### Stated problem
Make an exact copy of the lines below.
•••••
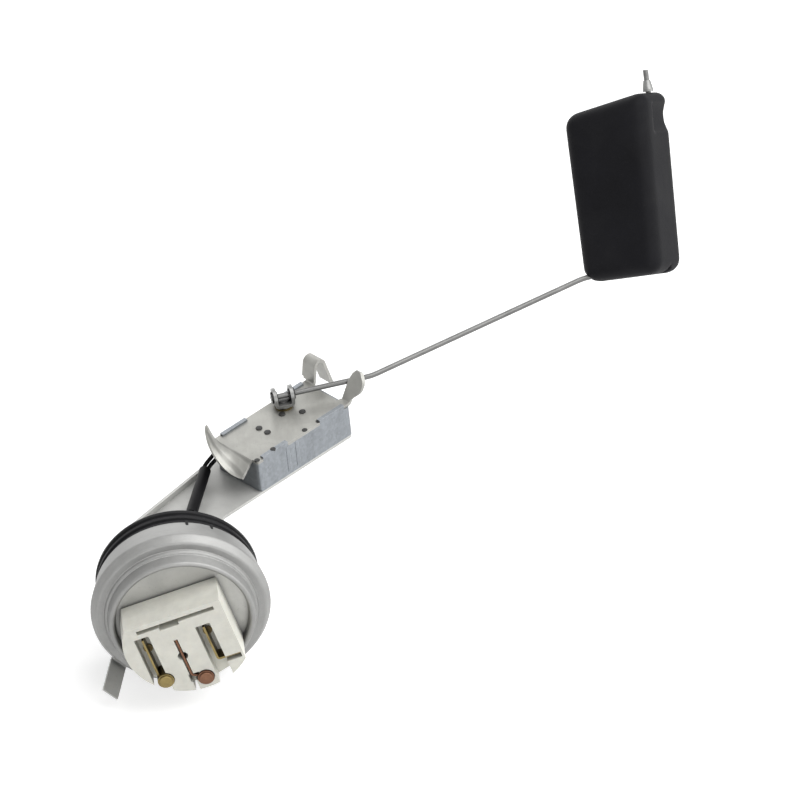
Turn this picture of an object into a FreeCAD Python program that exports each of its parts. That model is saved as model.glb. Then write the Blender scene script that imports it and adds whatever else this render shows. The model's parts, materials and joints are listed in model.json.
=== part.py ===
"""Fuel level sender for the side of a tank.

A drawn steel cap with a nylon three-way socket closes the tank's collar. Behind it a steel
bracket carries the sender housing, where the pivot shaft turns a wiper over a wire-wound
former. The bent wire arm carries a foam float and swings between two horns of the bearing
plate.

Row frame, in millimetres: +X runs along the pivot shaft, +Y into the tank along the cap's
axis, +Z is up. The origin is the centre of the plane on which the cap's skirt seats.
"""
import FreeCAD, Part

import math
import os

Vector = FreeCAD.Vector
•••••
### In response
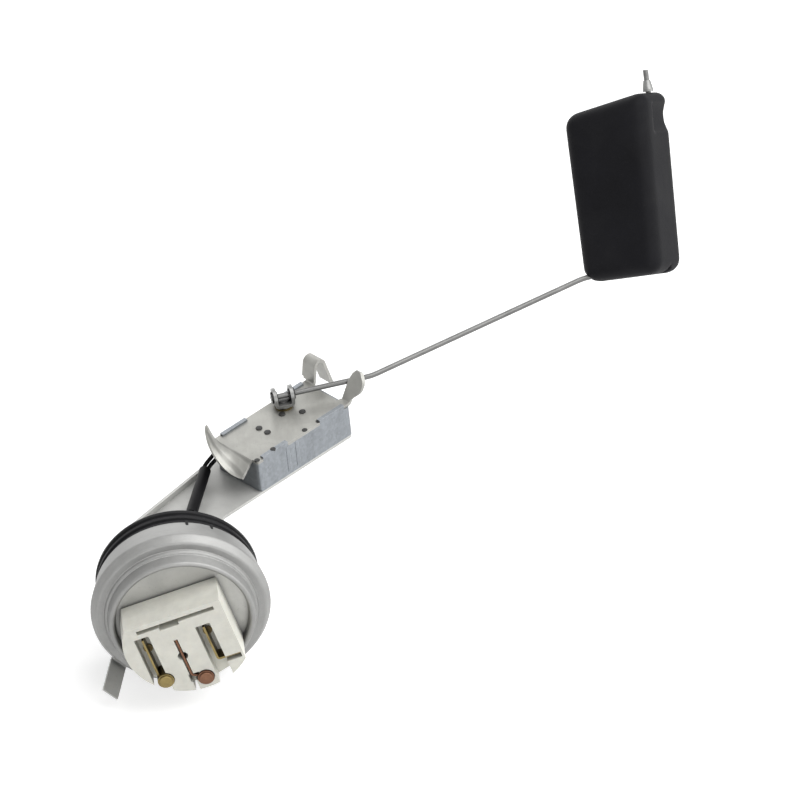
Turn this picture of an object into a FreeCAD Python program that exports each of its parts. That model is saved as model.glb. Then write the Blender scene script that imports it and adds whatever else this render shows. The model's parts, materials and joints are listed in model.json.
=== part.py ===
"""Fuel level sender for the side of a tank.

A drawn steel cap with a nylon three-way socket closes the tank's collar. Behind it a steel
bracket carries the sender housing, where the pivot shaft turns a wiper over a wire-wound
former. The bent wire arm carries a foam float and swings between two horns of the bearing
plate.

Row frame, in millimetres: +X runs along the pivot shaft, +Y into the tank along the cap's
axis, +Z is up. The origin is the centre of the plane on which the cap's skirt seats.
"""
import FreeCAD, Part

import math
import os

Vector = FreeCAD.Vector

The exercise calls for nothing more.